Changes in mucin gene expression patterns in response to disease are a well-documented phenomenon in both cancer and infection (19). Studies in rat trachea using MUC2 probes demonstrated elevated levels of MUC2 in response to infection and irritation by microorganisms (24). The levels of MUC2 were elevated due to increases in mucin gene transcription and may represent increases in MUC2-expressing cellular compartments caused by mucus cell hyperplasia and/or metaplasia. Similar phenomena also occur in goblet-cell hyperplasia seen in the CF airways. However, it is unclear whether changes in the types of mucin expressed, rather than abundance, also accompany the disease phenotype in the CF airway. Although numerous studies have documented alterations in the biochemical properties of secreted mucins in the CF airway, none has yet determined whether these alterations reflect changes in the cellular phenotypes of mucin-secreting cells (i.e., through alterations in the mucin gene expression patterns). Our results indicate no significant differences in the intensity or cellular patterns of MUC5B and MUC7 expression between CF and non-CF bronchial tissues. However, because of the infrequent nature of MUC7 gene expression, larger numbers of samples will be necessary to definitively address whether phenotypic changes occur in CF airways.
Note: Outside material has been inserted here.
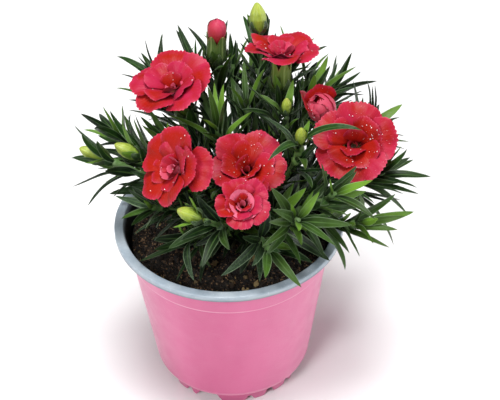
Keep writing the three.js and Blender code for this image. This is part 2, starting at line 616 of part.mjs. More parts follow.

The identification of cell-specific mucin gene expression patterns has advanced our understanding about the serous- and mucous-cell phenotypes in the lung. Furthermore, the identification of MUC5B and MUC7 expression in submucosal glands suggests that these mucins may have roles functionally distinct from mucin produced by surface airway epithelium. The heterogeneity of MUC7 expression seen between different glands of the same tissue sample suggests the possibility that not all glands are composed of phenotypically identical cell types. The fact that glands in the same section demonstrated a range of 0 to 93% MUC7-positive serous cells can be explained by two potential mechanisms: (1) local environmental influences may affect mucin gene expression in serous cells, and/or (2) different glands in the airway may be derived from different cell types that have varying capacities for differentiation into MUC7-expressing serous-cell phenotypes. Additionally, variation in MUC7 expression could be a function of the level of the airway, which could not be systematically controlled in this study. Despite the mechanism for heterogeneity of MUC7 expression patterns in airway submucosal glands, these studies conclusively demonstrate that not all glands in a given airway are phenotypically identical.